Brand Credibility in a Geopolitically Fragmented World

In an era where geopolitical tension is the new normal, delivering brand credibility isn't just about consistency — it's about coherence across borders, cultures, and contested truths.

1. Know Which Truths Travel
Brands are no longer universal; they're contextually interpreted. What builds trust in one market might trigger skepticism in another. Credibility now means understanding what travels well — values, symbols, voices — and what must localize.

2. Build “Narrative Range”
Brands that succeed globally don't shout the same message everywhere — they develop narrative range: the ability to flex tone, emphasis, and cultural rhythm without losing the core signal. This is not fragmentation. It's orchestration.

3. Practice “Credible Ambiguity”
In polarized environments, clarity can be weaponized. The most sophisticated brands deploy credible ambiguity: enough specificity to signal conviction, enough openness to be interpreted generously. This is not evasion — it's strategic design.

4. Invest in Local Interpreters
No global brand earns trust through broadcast alone. They partner with credible local narrators — influencers, community leaders, or organizations — who translate the message with both fluency and trust capital. Credibility flows through proximity.

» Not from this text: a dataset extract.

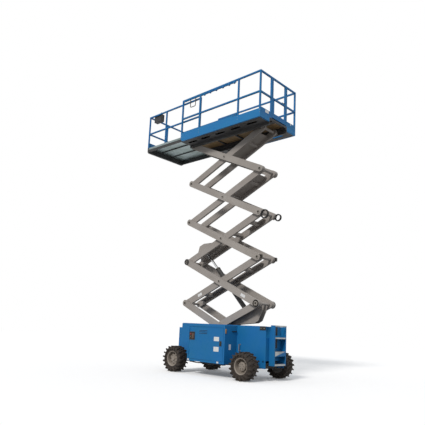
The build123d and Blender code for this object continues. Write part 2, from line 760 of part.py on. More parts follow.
with BuildPart() as gate:
    for height in (mid_rail, top_rail):
        block((platform_rear_x, platform_rear_x + rail_tube), (gate_right, gate_left), (height - rail_tube, height))
    for edge in (gate_right, gate_left - rail_tube):
        block((platform_rear_x, platform_rear_x + rail_tube), (edge, edge + rail_tube),
              (deck_top + 2 * clear_gap, top_rail))
    block((platform_rear_x, platform_rear_x + rail_tube), (gate_right, gate_left),
          (deck_top + 2 * clear_gap, deck_top + toe_height))
    for height in gate_hinge_heights:
        low = height + hinge_length + seat_gap
        rod_z(gate_hinge_x, gate_hinge_y, (low, low + hinge_length), hinge_radius)
        block((platform_rear_x + rail_tube / 2, gate_hinge_x), (gate_left - rail_tube / 2, gate_left),
              (low, low + hinge_length))
        block((gate_hinge_x - hinge_leaf, gate_hinge_x), (gate_left - rail_tube / 2, gate_hinge_y),
              (low, low + hinge_length))
finish(gate.part, "gate")

# Extension deck: side beams in the slots beside the deck, a ribbed plate over it, a front beam.
extension_rear = 650
extension_beam = 36
extension_beam_depth = 135
extension_plate = 4
extension_rib = 25
extension_rail_tube = 38
extension_rail_height = 1017
extension_rail_drop = 545
extension_toe = 177
extension_skirt = 60
skirt_plate = 3
front_beam = 60
front_beam_drop = 30
front_beam_corner = 35
extension_post_spots = (700, 2120)
rib_lane = 230
extension_front_x = axle_mid_x + extension_overhang
extension_rear_x = axle_mid_x + extension_rear
extension_post_xs = [axle_mid_x + spot for spot in extension_post_spots]
extension_post_xs.append(extension_front_x - extension_rail_tube / 2)
beam_outer = band_inner - clear_gap
beam_inner = beam_outer - extension_beam
extension_bottom = band_bottom + outrigger_depth + seat_gap
plate_under = deck_top + running_gap + extension_rib
plate_top = plate_under + extension_plate
extension_top_rail = plate_top + extension_rail_height
extension_mid_rail = extension_top_rail - extension_rail_drop
beam_end_x = extension_front_x - front_beam

with BuildPart() as extension_frame:
    for y_span in both_sides(beam_inner, beam_outer - skirt_plate - seat_gap):
        block((extension_rear_x, beam_end_x), y_span, (extension_bottom, plate_under - seat_gap))
    with BuildSketch(Plane.YZ.offset(beam_end_x)):
        with BuildLine():
            Polyline(
                (beam_outer, plate_top),
                (beam_outer, extension_bottom - front_beam_drop + front_beam_corner),
                (beam_outer - front_beam_corner, extension_bottom - front_beam_drop),
                (-beam_outer + front_beam_corner, extension_bottom - front_beam_drop),
                (-beam_outer, extension_bottom - front_beam_drop + front_beam_corner),
                (-beam_outer, plate_top),
                close=True,
            )
        make_face()
    extrude(amount=front_beam)
    for y_span in both_sides(rib_lane - extension_rib / 2, rib_lane + extension_rib / 2):
        block((extension_rear_x, beam_end_x), y_span, (plate_under - extension_rib, plate_under - seat_gap))
    block((extension_rear_x, extension_rear_x + extension_rib), (-beam_inner, beam_inner),
          (plate_under - extension_rib, plate_under - seat_gap))
finish(extension_frame.part, "extension_frame")

with BuildPart() as extension_deck:
    with BuildSketch(Plane.YZ.offset(extension_rear_x)):
        with BuildLine():
            Polyline(
                (beam_outer, plate_top),
                (beam_outer, plate_top - extension_skirt),
                (beam_outer - skirt_plate, plate_top - extension_skirt),
                (beam_outer - skirt_plate, plate_under),
                (-beam_outer + skirt_plate, plate_under),
                (-beam_outer + skirt_plate, plate_top - extension_skirt),
                (-beam_outer, plate_top - extension_skirt),
                (-beam_outer, plate_top),
                close=True,
            )
        make_face()
    extrude(amount=beam_end_x - seat_gap - extension_rear_x)
finish(extension_deck.part, "extension_deck")

with BuildPart() as extension_rails:
    for side in (1, -1):
        y_span = tuple(sorted((side * (beam_outer - extension_rail_tube), side * beam_outer)))
        for x in extension_post_xs:
            block((x - extension_rail_tube / 2, x + extension_rail_tube / 2), y_span,
                  (plate_top + seat_gap, extension_top_rail))
        for height in (extension_mid_rail, extension_top_rail):
            block((extension_post_xs[0] - extension_rail_tube / 2, extension_front_x), y_span,
                  (height - extension_rail_tube, height))
    for height in (extension_mid_rail, extension_top_rail):
        block((extension_front_x - extension_rail_tube, extension_front_x), (-beam_outer, beam_outer),
              (height - extension_rail_tube, height))
    block((extension_front_x - extension_rail_tube, extension_front_x),
          (-extension_rail_tube / 2, extension_rail_tube / 2), (plate_top + seat_gap, extension_top_rail))
    block((extension_front_x - extension_rail_tube / 2, extension_front_x - extension_rail_tube / 4),
          (-beam_outer, beam_outer), (plate_top + seat_gap, plate_top + extension_toe))
finish(extension_rails.part, "extension_rails")

# Controls: the operator's box on the extension rail and the ground box on the trough.
box_depth = 130
box_width = 300
box_height = 220
box_spot = 2560
with BuildPart() as platform_controls:
    centre_x = axle_mid_x + box_spot
    block((centre_x - box_width / 2, centre_x + box_width / 2),
          (beam_outer - extension_rail_tube - seat_gap - box_depth, beam_outer - extension_rail_tube - seat_gap),
          (extension_top_rail - box_height, extension_top_rail))
finish(platform_controls.part, "platform_controls")
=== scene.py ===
import bpy
import bmesh
import json
from math import cos, pi, radians, sin
from mathutils import Matrix, Vector
from mathutils.bvhtree import BVHTree


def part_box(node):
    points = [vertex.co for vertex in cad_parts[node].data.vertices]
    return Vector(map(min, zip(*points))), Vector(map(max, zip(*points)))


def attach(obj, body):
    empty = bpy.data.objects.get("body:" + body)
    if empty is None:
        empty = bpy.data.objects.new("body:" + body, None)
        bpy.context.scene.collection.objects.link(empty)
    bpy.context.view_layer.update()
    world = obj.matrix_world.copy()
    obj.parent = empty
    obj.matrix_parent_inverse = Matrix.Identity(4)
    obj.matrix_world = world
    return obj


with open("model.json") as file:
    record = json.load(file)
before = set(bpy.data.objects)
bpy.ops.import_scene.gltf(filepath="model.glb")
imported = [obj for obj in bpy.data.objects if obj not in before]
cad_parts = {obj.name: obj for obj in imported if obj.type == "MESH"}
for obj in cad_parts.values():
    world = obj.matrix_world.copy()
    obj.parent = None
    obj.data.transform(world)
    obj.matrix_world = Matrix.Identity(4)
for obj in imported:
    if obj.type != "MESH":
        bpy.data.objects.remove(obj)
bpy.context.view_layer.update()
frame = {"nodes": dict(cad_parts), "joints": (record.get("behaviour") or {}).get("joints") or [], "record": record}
nodes = frame["nodes"]
scene = bpy.context.scene
pins = {joint["name"]: Vector(joint["pos_m"]) for joint in frame["joints"] if "pos_m" in joint}


axleMiddle = sum(corner.x for axle in ("front_axle", "rear_axle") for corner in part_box(axle)) / 4
hands = (("left", 1), ("right", -1))
surfaces = {}  # the search tree of each CAD node that has been touched


def at(x, y, z):
    # a place whose x counts from half way between the axles
    return Vector((axleMiddle + x, y, z))


def stageFoot(stage):
    # the front pin at the foot of a pair of arms
    return pins["lift"] if stage == 1 else pins[f"fold_{stage - 1}"]


def rearColumn(joint):
    # the rear pin that is level with a front joint
    return Vector((2 * pins["cross_1"].x - pins["lift"].x, 0, pins[joint].z))


def touch(node, start, direction):
    # the first point of a CAD node that a line from start meets
    if node not in surfaces:
        mesh = nodes[node].data
        corners = [vertex.co for vertex in mesh.vertices]
        surfaces[node] = BVHTree.FromPolygons(corners, [polygon.vertices for polygon in mesh.polygons])
    return surfaces[node].ray_cast(Vector(start), Vector(direction))[0]


def hexToLinear(code):
    channels = [int(code[i:i + 2], 16) / 255 for i in (1, 3, 5)]
    return tuple(c / 12.92 if c <= 0.04045 else ((c + 0.055) / 1.055) ** 2.4 for c in channels) + (1.0,)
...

5. Anchor in Behavior, Not Rhetoric
In geopolitically charged contexts, what you do matters more than what you say. Every donation, employee policy, or product decision is a credibility signal. Brands that act first and explain later tend to outlast the noise.

Conclusion
In a fractured world, credibility isn’t inherited. It’s performed — over time, across layers, and often in silence. The brands that win will be those who understand influence as a system, not a slogan.